Le magazine Elle opte pour une iconicité symbolique. Par un cadrage en plan moyen, Karl Lagerfeld s’inscrit dans un décor qui contextualise instantanément son personnage. Représenté sur le podium d’un défilé, le rayonnement significatif de sa prestance est optimal. Par ailleurs, les jeux de lumières et les contrastes participent à sacraliser sa présence. Tandis que la dominance est au blanc, sa silhouette est signifiée par un noir ombré, emprunt d’une légère transparence.

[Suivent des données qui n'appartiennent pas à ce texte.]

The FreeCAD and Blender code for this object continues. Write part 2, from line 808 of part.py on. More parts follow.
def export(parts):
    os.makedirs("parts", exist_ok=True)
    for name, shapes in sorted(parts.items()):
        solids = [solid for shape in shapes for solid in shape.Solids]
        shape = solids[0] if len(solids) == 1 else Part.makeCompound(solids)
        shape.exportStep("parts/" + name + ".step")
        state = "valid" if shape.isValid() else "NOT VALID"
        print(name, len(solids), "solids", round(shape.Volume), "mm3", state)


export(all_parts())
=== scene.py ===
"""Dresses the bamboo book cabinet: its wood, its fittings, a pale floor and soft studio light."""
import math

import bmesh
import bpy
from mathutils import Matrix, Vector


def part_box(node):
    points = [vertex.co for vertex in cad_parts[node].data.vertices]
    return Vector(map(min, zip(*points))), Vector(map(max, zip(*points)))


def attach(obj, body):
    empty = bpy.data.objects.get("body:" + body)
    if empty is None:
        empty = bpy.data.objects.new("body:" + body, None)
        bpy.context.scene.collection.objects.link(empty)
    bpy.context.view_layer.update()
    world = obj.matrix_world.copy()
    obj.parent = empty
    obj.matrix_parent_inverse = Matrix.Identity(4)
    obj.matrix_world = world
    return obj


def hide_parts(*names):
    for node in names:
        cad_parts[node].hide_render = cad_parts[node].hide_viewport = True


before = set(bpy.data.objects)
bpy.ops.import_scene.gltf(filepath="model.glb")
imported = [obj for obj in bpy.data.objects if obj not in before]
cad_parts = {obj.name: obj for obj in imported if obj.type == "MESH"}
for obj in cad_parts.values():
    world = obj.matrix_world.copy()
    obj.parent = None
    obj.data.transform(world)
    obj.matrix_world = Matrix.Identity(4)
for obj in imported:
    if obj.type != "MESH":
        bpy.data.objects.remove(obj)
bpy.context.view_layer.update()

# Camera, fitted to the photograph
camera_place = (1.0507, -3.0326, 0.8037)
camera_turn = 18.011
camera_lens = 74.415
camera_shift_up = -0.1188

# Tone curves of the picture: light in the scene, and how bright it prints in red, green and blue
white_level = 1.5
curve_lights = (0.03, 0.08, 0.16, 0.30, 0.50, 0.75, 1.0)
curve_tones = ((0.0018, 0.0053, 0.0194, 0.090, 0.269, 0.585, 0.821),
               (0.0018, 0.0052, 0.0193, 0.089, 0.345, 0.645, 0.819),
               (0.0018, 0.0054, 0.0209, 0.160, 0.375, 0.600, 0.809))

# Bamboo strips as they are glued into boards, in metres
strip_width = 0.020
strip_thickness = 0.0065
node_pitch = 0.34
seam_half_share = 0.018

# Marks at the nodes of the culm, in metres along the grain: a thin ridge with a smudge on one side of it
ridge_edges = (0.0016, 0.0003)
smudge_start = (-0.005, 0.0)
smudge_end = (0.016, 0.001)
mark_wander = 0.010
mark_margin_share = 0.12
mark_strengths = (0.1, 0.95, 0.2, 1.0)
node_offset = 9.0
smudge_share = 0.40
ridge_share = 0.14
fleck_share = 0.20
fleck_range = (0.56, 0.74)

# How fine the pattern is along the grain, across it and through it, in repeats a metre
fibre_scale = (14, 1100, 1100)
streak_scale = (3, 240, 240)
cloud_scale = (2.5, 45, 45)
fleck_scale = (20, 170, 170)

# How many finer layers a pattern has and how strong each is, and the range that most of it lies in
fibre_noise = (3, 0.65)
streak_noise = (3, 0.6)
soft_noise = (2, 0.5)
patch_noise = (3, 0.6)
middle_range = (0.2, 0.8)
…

La dimension narrative dégagée du schéma iconique de la couverture est immédiatement perceptible. Que ce soit à l’échelle du décor (le drapé en second plan qui se réfère au linceul) ou par le symbolisme des couleurs (le blanc évoquant la lumière, la paix et la sagesse), Elle modélise visuellement le passage d’une icône immortelle dans l’au-delà. En optimisant la présence de codes conventionnellement connotés au champ spirituel, le magazine cultive la profondeur esthétique et légendaire de ce personnage.

Le dévouement hyperbolique du magazine invite le récepteur à se plonger dans une lecture aspirationnelle dont le message est entièrement destiné à la vénération et au culte. Ce symbolisme se justifie également par les éléments linguistiques : tandis que le « Merci Karl » est implacablement enraciné sur la couverture par le biais d’une typographie bâton qui traduit une stabilité, voire une résistance, analogue au parcours professionnel de Karl Lagerfeld, les éléments textuels « visionnaire », « passionné » et « hors norme » dénotent la volonté du magazine d’entretenir la mythologie de ce grand maître de la mode.

LE YIN DE GRAZIA  

Exposé sur un aplat d’un noir intense, le cadre rapproché de l’image focalise notre regard sur le visage de Karl Lagerfeld. Par le biais de ce plan, Grazia amène naturellement le lecteur à se rapprocher de l’intimité de la célébrité.

Chaque élément plastique confirme la volonté du magazine de pénétrer la sphère confidentielle du mystérieux Karl Lagerfeld. Que ce soit sous l’angle de la composition qui met en scène un portrait occupant les deux tiers de l’espace visuel ou par l’emploi d’un intense contraste dont la luminosité démystifie la beauté immortelle du styliste. Cette représentation iconique, adoptée par Grazia, a pour ambition de dévoiler, par le biais d’un réalisme peu flatteur, les imperfections physionomiques d’un homme pourtant réputé pour sa fascination de la beauté. Ainsi, les traits figuratifs de ses rides marquées, de ses cheveux gris désordonnés sont renforcés par l’omniprésence du noir en arrière plan. Ce noir qui se réfère intuitivement au champ de la mort et au deuil mais symbolise également le péché et l’obscurité. Une façon pour Grazia d’incarner visuellement les mystères qui ont entouré le personnage de Karl Lagerfeld tout au long de sa vie ?

Le positionnement adopté par Grazia est renforcé par les marques linguistiques présentes sur la couverture. Le « Karl » situé en bas de page, sans contextualisation discursive, dénote une forme de familiarité, de promiscuité presque incongrue. Aussi, l’accroche « les 1001 vies d’un prodige » faisant référence aux « Mille et une nuit », ce livre racontant les récits de personnages royaux mis en miroir les uns par rapport aux autres, évoque naturellement les 1001 facettes du mythe Karl Lagerfeld. Une mythologie que Grazia promet de démasquer en exposant le réalisme factuel d’un visage trop souvent dissimulé derrière une iconicité esthétiquement idéalisée.

Deux magazines, deux couvertures , deux contrats de lecture visuellement antinomiques. Si au premier contact, notre regard n’est pas sensibilisé aux différents positionnements véhiculés par ces deux quotidiens, l’analyse plastique de quelques éléments iconiques nous révèle un engagement rédactionnel respectivement opposé. Si l’un défend une ligne éditoriale privilégiant le culte artistique inhérent au créateur par un visuel esthétique voire symbolique, l’autre promet de révéler les failles de l’ homme caché derrière le mythe.